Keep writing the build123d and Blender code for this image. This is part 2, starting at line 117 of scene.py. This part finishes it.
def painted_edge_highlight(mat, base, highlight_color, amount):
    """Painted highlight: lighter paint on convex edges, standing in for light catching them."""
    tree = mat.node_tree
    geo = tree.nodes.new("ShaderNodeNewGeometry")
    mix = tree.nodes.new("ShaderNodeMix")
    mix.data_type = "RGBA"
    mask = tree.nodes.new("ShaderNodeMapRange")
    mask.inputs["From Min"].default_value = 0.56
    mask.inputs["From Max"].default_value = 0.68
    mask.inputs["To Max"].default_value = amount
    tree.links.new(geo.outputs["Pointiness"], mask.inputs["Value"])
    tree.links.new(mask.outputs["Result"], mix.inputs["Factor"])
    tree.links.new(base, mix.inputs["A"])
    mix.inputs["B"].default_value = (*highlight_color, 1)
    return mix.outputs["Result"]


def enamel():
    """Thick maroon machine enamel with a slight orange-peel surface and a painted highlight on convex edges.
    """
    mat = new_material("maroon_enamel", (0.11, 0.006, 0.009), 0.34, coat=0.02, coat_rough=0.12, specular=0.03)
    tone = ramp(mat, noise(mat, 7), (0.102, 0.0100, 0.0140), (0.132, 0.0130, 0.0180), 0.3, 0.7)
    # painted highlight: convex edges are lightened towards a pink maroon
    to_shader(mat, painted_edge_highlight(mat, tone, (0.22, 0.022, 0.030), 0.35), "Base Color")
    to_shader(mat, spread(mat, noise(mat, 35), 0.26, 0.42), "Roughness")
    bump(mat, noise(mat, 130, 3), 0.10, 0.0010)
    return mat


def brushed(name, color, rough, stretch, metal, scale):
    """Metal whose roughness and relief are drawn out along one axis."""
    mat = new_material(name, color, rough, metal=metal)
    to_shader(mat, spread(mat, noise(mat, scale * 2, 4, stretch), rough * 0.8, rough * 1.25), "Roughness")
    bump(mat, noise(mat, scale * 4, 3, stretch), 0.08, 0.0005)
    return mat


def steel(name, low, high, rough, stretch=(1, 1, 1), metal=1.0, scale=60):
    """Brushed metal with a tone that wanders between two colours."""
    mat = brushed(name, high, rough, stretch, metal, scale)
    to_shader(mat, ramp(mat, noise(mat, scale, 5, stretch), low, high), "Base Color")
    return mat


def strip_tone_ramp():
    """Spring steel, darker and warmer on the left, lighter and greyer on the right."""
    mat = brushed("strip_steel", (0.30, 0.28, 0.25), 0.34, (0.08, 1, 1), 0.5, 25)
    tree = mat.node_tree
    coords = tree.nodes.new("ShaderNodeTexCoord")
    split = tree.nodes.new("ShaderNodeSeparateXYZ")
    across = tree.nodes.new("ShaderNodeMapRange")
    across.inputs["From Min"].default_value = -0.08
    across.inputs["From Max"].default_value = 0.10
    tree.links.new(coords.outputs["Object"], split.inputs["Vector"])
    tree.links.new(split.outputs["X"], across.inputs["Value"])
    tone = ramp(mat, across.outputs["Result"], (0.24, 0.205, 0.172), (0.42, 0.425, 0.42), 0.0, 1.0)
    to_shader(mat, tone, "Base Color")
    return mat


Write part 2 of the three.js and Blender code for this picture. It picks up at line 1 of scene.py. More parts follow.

--

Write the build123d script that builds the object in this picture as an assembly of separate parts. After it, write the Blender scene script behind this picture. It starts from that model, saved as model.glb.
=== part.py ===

Task objective =>
In the entries above, find lines with "code" and copy each.

The completed task =>
Keep writing the build123d and Blender code for this image. This is part 2, starting at line 117 of scene.py. This part finishes it.
Write part 2 of the three.js and Blender code for this picture. It picks up at line 1 of scene.py. More parts follow.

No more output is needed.